BRIEF. Starting at the line that has "Recreate this object" and stopping after the line that has "Vector = FreeCAD.Vector", reproduce the listing below exactly; omit everything else.

RECORDS TO PROCESS.
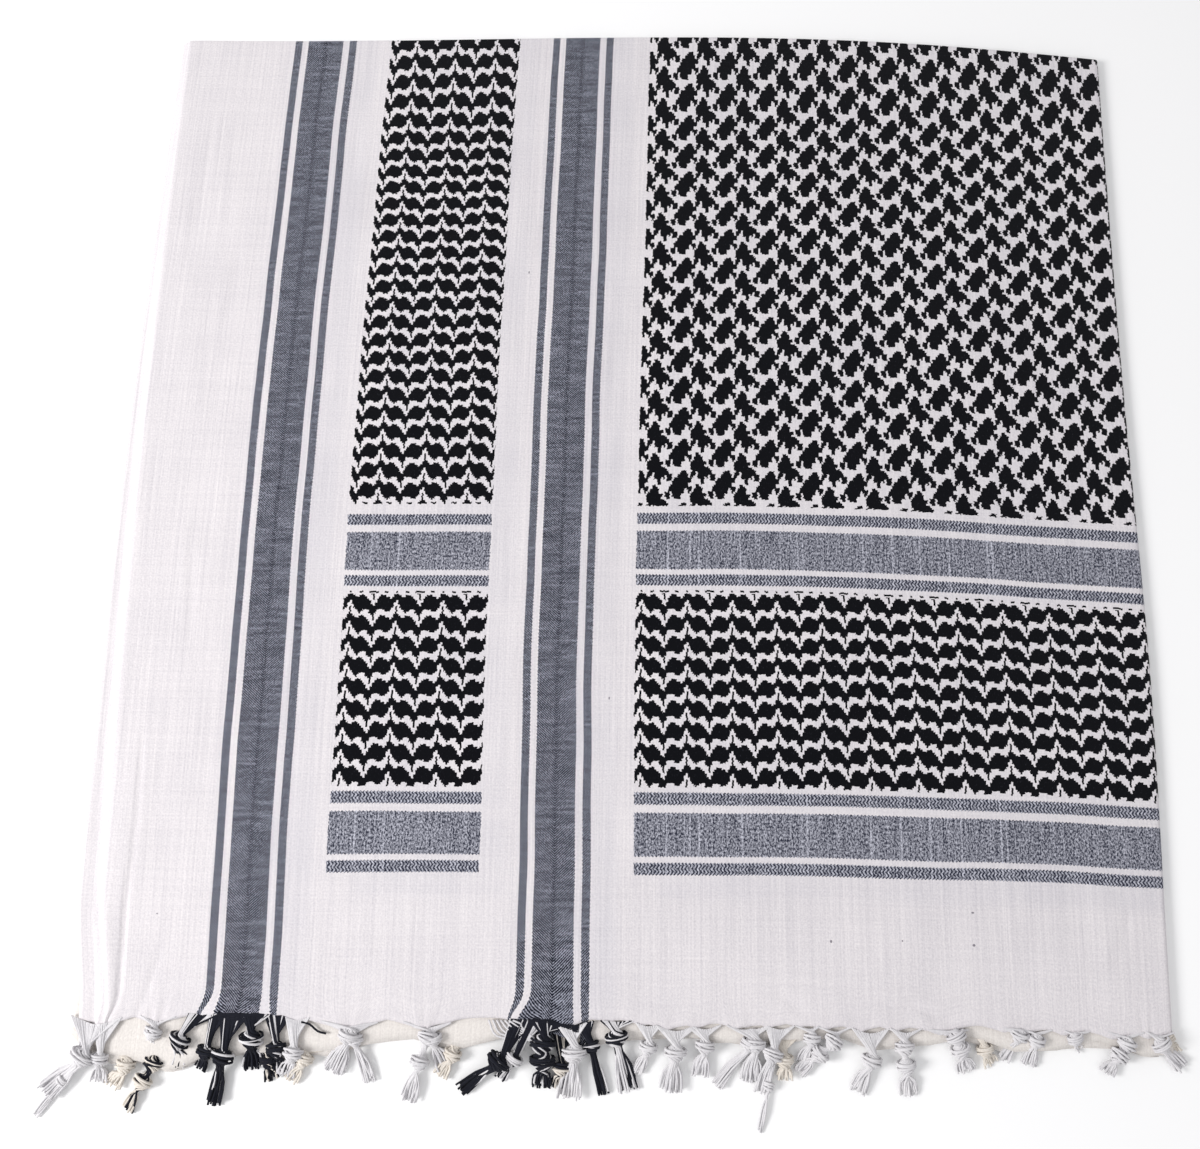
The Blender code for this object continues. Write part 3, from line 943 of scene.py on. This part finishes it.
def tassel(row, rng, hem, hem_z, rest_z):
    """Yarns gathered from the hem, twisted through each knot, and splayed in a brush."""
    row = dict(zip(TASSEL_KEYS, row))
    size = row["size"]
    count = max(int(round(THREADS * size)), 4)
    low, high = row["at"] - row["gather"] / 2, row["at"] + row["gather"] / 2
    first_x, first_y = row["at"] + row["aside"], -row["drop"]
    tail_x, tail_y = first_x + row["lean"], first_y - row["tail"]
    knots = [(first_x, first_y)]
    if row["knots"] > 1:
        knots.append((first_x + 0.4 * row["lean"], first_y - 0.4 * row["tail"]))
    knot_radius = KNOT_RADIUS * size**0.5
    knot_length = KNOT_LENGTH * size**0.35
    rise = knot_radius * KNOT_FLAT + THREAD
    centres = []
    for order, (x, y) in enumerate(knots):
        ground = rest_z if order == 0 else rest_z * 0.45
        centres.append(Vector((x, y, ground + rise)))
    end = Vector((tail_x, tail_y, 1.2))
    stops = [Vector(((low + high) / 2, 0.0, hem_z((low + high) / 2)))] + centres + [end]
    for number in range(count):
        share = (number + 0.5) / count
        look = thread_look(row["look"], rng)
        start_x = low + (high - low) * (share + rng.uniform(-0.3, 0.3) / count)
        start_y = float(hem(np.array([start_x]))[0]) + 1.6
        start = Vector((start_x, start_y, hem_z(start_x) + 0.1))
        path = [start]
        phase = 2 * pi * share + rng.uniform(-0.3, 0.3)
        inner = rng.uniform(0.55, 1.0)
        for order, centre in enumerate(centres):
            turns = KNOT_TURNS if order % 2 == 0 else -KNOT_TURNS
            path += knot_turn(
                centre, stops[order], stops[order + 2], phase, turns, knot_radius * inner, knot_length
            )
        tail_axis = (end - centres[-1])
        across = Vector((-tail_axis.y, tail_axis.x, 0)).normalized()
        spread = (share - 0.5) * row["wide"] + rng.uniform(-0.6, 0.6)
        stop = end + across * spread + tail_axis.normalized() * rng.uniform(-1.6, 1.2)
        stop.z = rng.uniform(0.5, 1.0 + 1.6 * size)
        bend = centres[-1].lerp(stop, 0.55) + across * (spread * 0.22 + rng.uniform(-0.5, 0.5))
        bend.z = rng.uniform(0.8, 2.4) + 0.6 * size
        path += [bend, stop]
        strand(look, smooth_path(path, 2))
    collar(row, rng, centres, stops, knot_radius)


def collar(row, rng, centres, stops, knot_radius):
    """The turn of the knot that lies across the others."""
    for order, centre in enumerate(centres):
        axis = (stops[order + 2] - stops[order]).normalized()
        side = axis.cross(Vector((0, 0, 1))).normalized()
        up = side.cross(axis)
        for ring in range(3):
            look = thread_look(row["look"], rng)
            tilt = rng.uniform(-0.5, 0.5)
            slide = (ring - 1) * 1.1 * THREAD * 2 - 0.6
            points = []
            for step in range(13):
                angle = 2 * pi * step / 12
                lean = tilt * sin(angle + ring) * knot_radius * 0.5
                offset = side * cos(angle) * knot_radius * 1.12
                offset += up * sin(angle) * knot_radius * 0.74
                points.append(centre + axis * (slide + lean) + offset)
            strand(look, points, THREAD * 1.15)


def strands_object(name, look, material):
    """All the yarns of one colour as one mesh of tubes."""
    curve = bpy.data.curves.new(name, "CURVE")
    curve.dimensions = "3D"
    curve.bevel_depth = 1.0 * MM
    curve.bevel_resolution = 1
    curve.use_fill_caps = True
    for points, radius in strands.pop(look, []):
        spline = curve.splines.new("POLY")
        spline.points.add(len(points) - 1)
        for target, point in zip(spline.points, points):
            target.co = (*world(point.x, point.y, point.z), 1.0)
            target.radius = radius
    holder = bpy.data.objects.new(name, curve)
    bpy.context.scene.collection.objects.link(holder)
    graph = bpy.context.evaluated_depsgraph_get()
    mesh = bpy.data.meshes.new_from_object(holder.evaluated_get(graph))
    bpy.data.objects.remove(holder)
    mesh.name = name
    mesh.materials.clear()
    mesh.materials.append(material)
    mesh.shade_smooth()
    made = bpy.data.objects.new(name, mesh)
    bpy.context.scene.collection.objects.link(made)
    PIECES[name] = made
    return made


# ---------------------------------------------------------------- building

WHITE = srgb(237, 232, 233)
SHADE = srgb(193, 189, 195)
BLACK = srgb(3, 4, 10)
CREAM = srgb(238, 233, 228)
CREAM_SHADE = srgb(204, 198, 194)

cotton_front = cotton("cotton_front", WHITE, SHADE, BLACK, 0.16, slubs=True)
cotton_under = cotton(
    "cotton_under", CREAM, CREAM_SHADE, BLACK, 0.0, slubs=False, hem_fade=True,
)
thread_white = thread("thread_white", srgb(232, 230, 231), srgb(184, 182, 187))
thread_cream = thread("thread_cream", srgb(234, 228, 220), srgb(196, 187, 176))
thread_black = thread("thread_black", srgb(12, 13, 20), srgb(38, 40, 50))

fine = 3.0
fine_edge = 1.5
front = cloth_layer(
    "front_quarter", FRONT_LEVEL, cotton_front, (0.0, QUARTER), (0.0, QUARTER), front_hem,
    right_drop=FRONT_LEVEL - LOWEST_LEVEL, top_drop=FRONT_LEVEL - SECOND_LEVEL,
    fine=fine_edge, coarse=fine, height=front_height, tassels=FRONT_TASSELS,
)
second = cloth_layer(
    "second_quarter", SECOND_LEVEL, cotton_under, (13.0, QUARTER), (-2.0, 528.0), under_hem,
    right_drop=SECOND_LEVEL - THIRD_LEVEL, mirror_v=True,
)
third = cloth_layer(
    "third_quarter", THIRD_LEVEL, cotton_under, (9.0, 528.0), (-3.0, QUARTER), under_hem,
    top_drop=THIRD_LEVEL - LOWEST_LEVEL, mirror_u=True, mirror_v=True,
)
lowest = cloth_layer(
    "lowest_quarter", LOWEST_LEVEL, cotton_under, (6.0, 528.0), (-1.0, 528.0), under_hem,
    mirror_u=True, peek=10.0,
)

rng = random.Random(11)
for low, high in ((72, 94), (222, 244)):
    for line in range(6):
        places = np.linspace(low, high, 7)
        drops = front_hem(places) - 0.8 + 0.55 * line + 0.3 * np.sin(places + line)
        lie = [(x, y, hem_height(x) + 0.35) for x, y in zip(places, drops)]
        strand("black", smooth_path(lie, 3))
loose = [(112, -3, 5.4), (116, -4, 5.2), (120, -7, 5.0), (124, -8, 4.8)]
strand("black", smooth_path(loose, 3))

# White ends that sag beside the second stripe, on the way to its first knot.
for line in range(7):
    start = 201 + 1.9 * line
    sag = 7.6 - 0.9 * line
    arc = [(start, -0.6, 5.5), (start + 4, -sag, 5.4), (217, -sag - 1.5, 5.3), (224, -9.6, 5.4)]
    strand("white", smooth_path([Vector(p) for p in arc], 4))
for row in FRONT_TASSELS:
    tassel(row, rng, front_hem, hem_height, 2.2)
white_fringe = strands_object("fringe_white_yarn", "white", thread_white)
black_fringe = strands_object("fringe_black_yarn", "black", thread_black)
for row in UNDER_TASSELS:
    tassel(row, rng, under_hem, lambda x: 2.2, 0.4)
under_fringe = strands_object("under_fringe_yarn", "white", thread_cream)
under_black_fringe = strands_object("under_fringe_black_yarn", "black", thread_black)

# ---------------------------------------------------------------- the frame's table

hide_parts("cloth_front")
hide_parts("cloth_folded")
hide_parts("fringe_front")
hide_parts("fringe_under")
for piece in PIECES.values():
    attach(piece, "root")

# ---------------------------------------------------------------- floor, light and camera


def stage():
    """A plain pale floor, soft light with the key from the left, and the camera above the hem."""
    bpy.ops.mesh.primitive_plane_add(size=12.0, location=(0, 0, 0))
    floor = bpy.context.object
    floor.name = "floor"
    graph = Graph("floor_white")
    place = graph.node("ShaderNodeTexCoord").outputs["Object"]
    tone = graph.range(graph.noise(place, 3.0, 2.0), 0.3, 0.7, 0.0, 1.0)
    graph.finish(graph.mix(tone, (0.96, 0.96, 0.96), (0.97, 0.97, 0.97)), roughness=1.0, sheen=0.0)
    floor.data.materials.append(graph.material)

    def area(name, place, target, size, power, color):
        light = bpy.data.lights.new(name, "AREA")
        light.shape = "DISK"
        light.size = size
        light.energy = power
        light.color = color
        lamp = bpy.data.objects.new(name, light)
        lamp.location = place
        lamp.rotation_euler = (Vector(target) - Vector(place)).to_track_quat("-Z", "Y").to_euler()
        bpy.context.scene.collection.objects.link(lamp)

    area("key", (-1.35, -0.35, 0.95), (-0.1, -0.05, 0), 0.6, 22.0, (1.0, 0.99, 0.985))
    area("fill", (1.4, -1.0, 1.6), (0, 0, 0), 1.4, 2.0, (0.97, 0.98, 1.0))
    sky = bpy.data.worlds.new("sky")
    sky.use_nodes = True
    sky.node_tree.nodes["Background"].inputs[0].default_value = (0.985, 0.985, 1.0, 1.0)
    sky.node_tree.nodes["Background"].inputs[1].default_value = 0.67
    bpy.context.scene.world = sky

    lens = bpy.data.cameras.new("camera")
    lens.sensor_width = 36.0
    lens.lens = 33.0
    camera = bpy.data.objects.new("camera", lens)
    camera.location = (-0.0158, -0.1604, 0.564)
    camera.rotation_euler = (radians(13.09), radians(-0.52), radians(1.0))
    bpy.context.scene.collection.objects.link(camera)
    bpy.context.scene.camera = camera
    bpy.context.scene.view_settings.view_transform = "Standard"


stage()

* * *

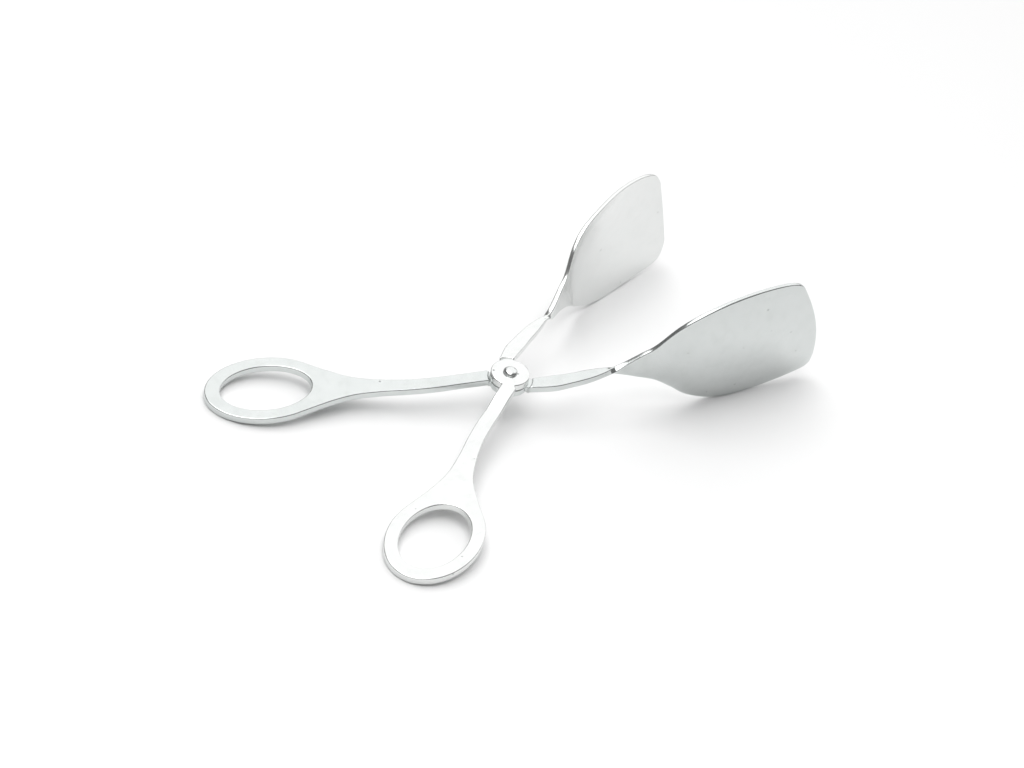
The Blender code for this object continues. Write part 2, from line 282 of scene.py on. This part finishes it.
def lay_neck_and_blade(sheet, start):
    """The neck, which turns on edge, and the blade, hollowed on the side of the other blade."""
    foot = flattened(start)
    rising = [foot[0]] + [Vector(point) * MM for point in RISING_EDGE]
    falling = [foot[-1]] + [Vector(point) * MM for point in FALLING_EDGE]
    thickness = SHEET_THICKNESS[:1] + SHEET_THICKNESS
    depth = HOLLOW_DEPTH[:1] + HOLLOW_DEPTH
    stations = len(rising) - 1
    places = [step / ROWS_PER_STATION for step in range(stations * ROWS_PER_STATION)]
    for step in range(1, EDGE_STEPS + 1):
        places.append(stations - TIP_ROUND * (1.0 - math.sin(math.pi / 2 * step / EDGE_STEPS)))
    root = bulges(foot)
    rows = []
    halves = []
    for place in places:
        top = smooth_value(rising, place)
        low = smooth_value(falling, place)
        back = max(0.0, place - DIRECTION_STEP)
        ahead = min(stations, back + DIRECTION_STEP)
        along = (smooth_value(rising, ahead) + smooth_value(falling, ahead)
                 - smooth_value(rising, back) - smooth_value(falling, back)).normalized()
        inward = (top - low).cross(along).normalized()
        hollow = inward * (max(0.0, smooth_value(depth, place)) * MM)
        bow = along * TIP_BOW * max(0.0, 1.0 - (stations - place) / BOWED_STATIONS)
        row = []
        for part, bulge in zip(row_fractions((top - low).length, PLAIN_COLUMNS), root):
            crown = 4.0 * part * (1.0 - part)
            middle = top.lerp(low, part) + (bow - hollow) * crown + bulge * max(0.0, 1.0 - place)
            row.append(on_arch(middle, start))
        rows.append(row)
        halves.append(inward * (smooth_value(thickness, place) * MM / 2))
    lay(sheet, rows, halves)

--

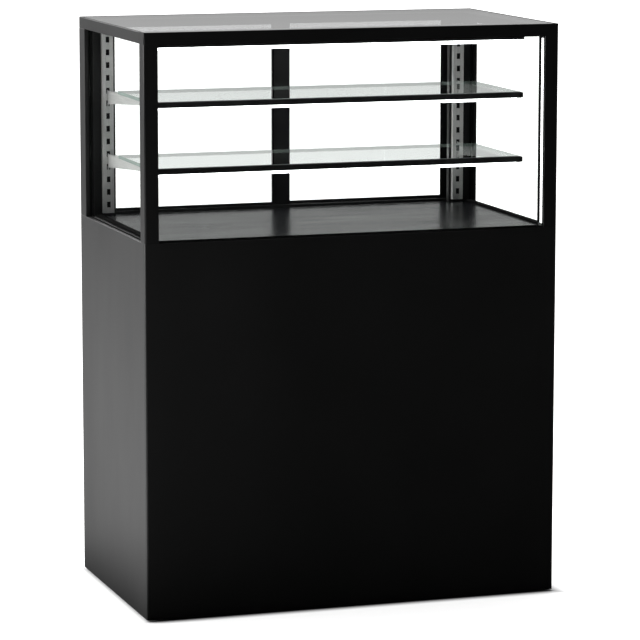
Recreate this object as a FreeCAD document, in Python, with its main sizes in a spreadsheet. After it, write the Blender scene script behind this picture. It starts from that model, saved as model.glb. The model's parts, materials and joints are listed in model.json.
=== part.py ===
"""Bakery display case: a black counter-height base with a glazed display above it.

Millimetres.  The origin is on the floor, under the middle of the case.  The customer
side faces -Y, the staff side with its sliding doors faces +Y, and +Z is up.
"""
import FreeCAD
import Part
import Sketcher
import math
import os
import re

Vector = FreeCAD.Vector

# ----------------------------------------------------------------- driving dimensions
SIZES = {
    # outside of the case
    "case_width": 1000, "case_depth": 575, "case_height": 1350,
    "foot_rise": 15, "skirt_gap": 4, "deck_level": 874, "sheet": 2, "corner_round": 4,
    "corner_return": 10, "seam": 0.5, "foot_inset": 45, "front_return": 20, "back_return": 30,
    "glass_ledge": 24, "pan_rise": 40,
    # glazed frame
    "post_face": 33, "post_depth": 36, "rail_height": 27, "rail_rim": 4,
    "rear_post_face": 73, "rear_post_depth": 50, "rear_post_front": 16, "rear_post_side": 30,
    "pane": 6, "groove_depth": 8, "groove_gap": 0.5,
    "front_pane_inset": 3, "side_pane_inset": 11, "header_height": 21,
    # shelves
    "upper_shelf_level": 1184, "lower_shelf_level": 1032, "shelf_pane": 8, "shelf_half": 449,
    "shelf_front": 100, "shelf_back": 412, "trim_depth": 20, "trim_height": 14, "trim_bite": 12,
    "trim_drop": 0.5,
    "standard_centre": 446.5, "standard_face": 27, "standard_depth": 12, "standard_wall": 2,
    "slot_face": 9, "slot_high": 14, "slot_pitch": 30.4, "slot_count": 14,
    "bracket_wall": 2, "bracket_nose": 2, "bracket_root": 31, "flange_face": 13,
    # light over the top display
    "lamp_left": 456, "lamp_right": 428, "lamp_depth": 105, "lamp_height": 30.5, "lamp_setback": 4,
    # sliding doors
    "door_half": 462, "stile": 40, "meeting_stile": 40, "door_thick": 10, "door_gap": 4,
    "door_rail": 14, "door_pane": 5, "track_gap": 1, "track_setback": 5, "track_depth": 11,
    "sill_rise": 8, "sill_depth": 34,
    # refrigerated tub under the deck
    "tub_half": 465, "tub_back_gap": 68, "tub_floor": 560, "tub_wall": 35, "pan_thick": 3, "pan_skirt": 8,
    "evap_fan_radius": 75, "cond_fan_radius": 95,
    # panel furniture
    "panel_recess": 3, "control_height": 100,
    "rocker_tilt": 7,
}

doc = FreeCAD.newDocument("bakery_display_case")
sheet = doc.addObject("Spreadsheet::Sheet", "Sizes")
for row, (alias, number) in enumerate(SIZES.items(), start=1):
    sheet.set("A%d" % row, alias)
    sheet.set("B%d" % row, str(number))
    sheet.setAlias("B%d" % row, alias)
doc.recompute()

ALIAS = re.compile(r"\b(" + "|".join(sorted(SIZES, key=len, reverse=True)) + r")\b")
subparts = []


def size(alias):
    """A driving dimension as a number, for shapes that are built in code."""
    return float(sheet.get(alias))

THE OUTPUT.
Recreate this object as a FreeCAD document, in Python, with its main sizes in a spreadsheet. After it, write the Blender scene script behind this picture. It starts from that model, saved as model.glb. The model's parts, materials and joints are listed in model.json.
=== part.py ===
"""Bakery display case: a black counter-height base with a glazed display above it.

Millimetres.  The origin is on the floor, under the middle of the case.  The customer
side faces -Y, the staff side with its sliding doors faces +Y, and +Z is up.
"""
import FreeCAD
import Part
import Sketcher
import math
import os
import re

Vector = FreeCAD.Vector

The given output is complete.